Work to be completed :: Every record must be repeated exactly, with no omission.

------------------------------------

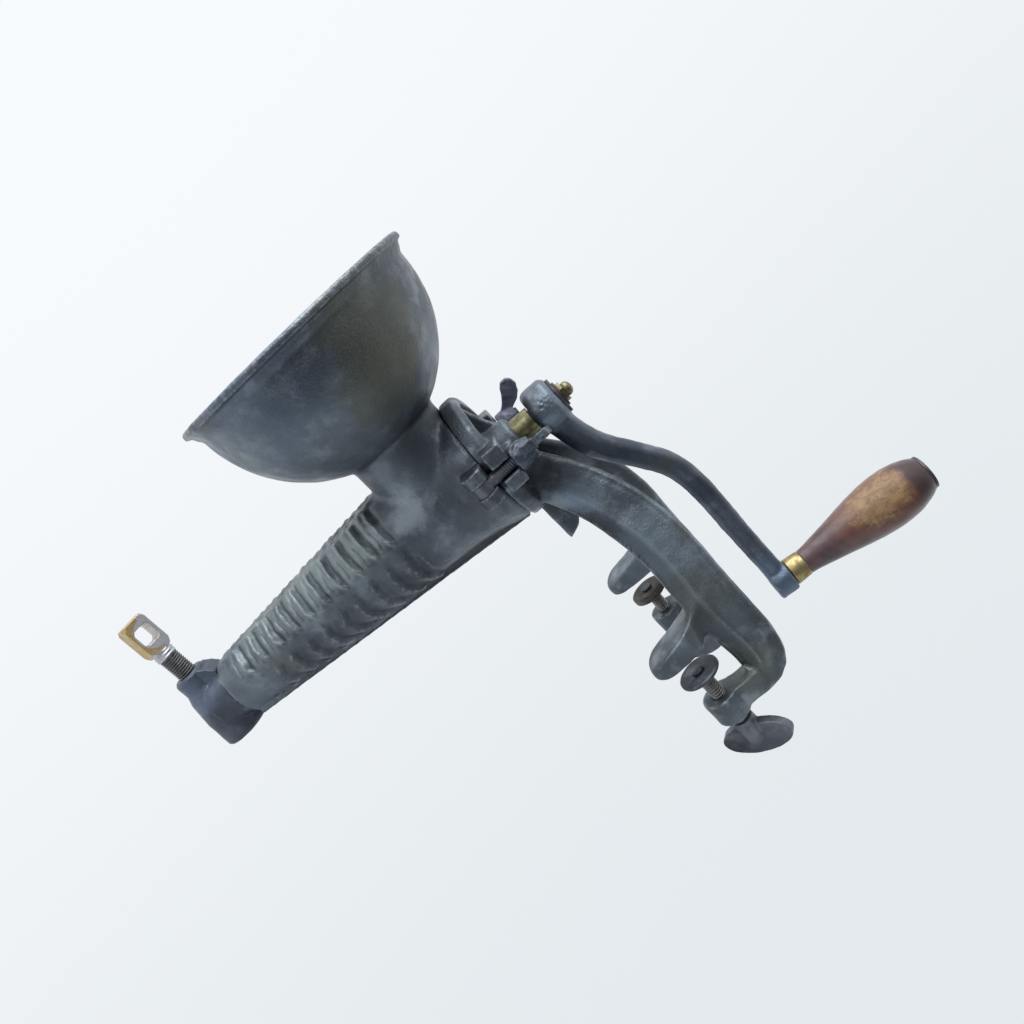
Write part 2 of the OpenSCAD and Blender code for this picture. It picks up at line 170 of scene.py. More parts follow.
def relax(obj, rounds, weight=1.0, keep_size=True):
    """Smooths a mesh. With keep_size each round also pushes out again, so that it doesn't shrink."""
    points = get_points(obj)
    edges = edge_list(obj)
    share = np.asarray(weight, float).reshape(-1, 1)
    for _ in range(rounds):
        points = points + DRAW_IN * share * (neighbour_mean(points, edges) - points)
        if keep_size:
            points = points - PUSH_OUT * share * (neighbour_mean(points, edges) - points)
    set_points(obj, points)


def settle(obj):
    """Applies the modifiers."""
    graph = bpy.context.evaluated_depsgraph_get()
    mesh = bpy.data.meshes.new_from_object(obj.evaluated_get(graph))
    obj.modifiers.clear()
    obj.data = mesh


def skin_over(obj, voxel):
    """Turns overlapping closed shapes into one even skin."""
    skin = obj.modifiers.new("Skin", "REMESH")
    skin.mode = "VOXEL"
    skin.voxel_size = voxel * MM
    settle(obj)


def store_number(obj, name, values):
    """Stores a number for each point, where a material can read it."""
    layer = obj.data.attributes.new(name, "FLOAT", "POINT")
    layer.data.foreach_set("value", values.astype(np.float32))


def mark_relief(obj, rounds=10, reach=0.35):
    """Stores how far each point stands out of its surroundings, in units of reach millimetres."""
    points = get_points(obj)
    edges = edge_list(obj)
    soft = points.copy()
    for _ in range(rounds):
        soft = soft + 0.6 * (neighbour_mean(soft, edges) - soft)
    relief = ((points - soft) * get_normals(obj)).sum(1) / (reach * MM)
    store_number(obj, "relief", np.clip(relief, -2, 2))


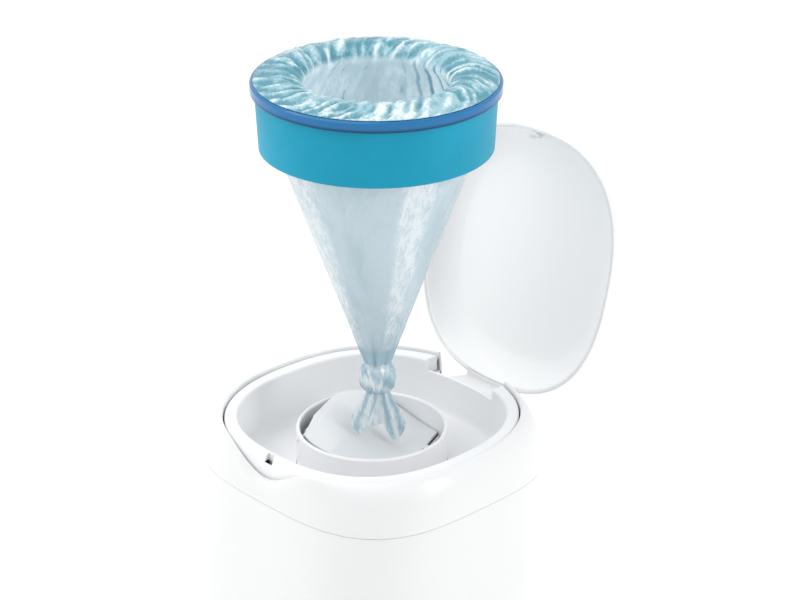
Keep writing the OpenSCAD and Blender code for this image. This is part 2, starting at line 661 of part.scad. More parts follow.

------------------------------------

Output for this exercise ::
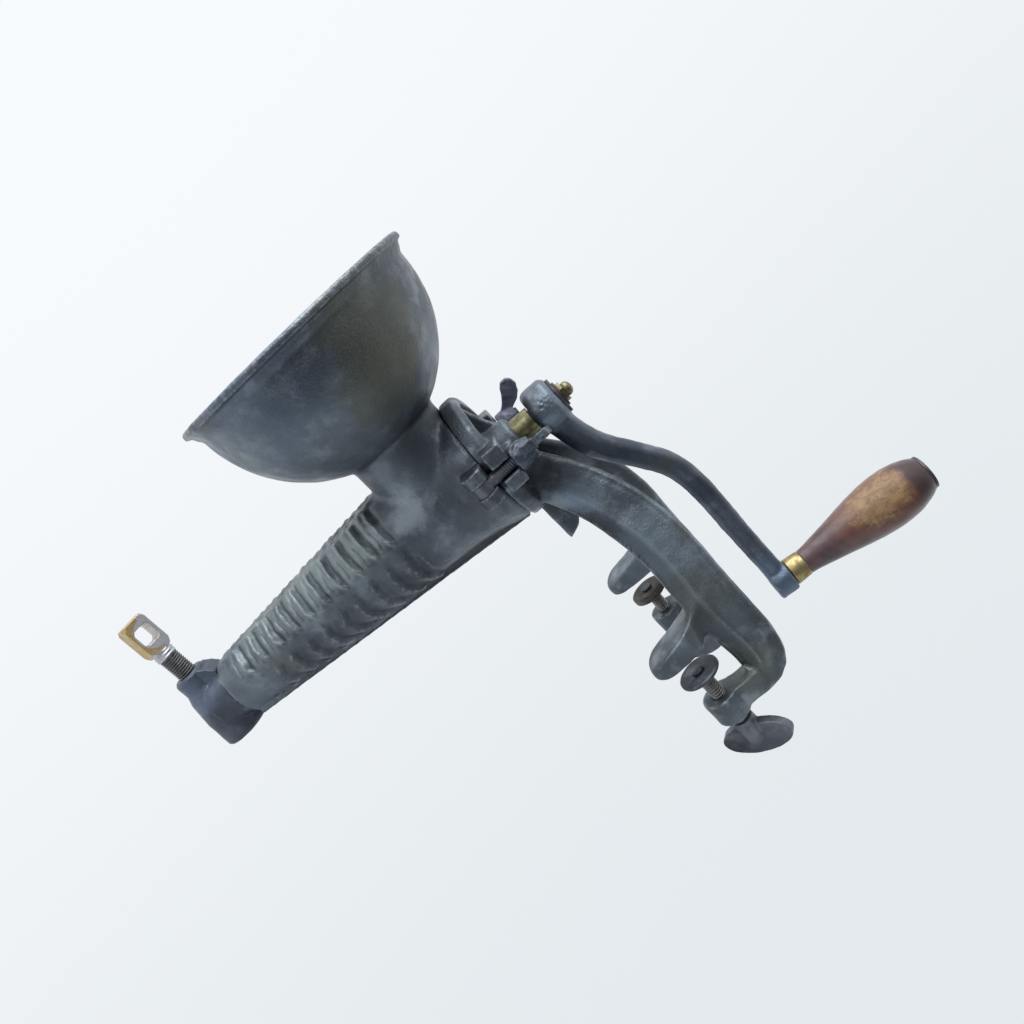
Write part 2 of the OpenSCAD and Blender code for this picture. It picks up at line 170 of scene.py. More parts follow.
def relax(obj, rounds, weight=1.0, keep_size=True):
    """Smooths a mesh. With keep_size each round also pushes out again, so that it doesn't shrink."""
    points = get_points(obj)
    edges = edge_list(obj)
    share = np.asarray(weight, float).reshape(-1, 1)
    for _ in range(rounds):
        points = points + DRAW_IN * share * (neighbour_mean(points, edges) - points)
        if keep_size:
            points = points - PUSH_OUT * share * (neighbour_mean(points, edges) - points)
    set_points(obj, points)


def settle(obj):
    """Applies the modifiers."""
    graph = bpy.context.evaluated_depsgraph_get()
    mesh = bpy.data.meshes.new_from_object(obj.evaluated_get(graph))
    obj.modifiers.clear()
    obj.data = mesh


def skin_over(obj, voxel):
    """Turns overlapping closed shapes into one even skin."""
    skin = obj.modifiers.new("Skin", "REMESH")
    skin.mode = "VOXEL"
    skin.voxel_size = voxel * MM
    settle(obj)


def store_number(obj, name, values):
    """Stores a number for each point, where a material can read it."""
    layer = obj.data.attributes.new(name, "FLOAT", "POINT")
    layer.data.foreach_set("value", values.astype(np.float32))


def mark_relief(obj, rounds=10, reach=0.35):
    """Stores how far each point stands out of its surroundings, in units of reach millimetres."""
    points = get_points(obj)
    edges = edge_list(obj)
    soft = points.copy()
    for _ in range(rounds):
        soft = soft + 0.6 * (neighbour_mean(soft, edges) - soft)
    relief = ((points - soft) * get_normals(obj)).sum(1) / (reach * MM)
    store_number(obj, "relief", np.clip(relief, -2, 2))


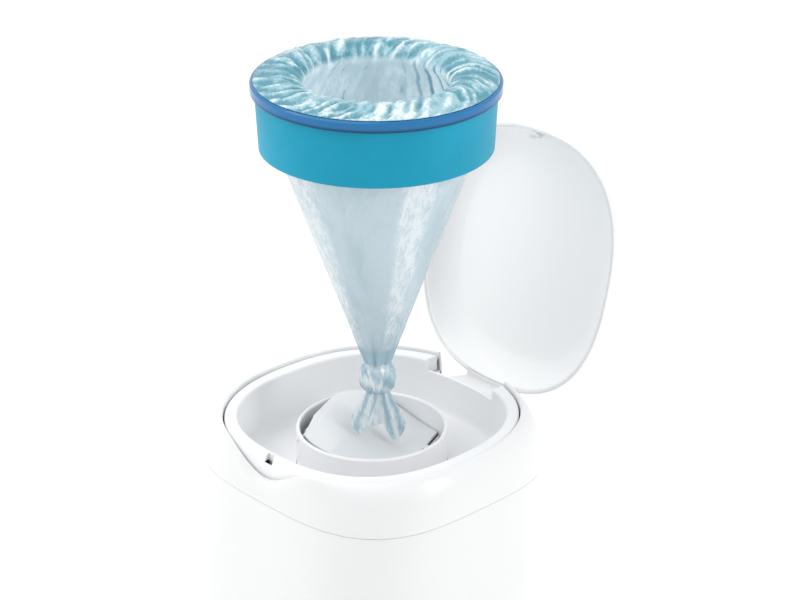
Keep writing the OpenSCAD and Blender code for this image. This is part 2, starting at line 661 of part.scad. More parts follow.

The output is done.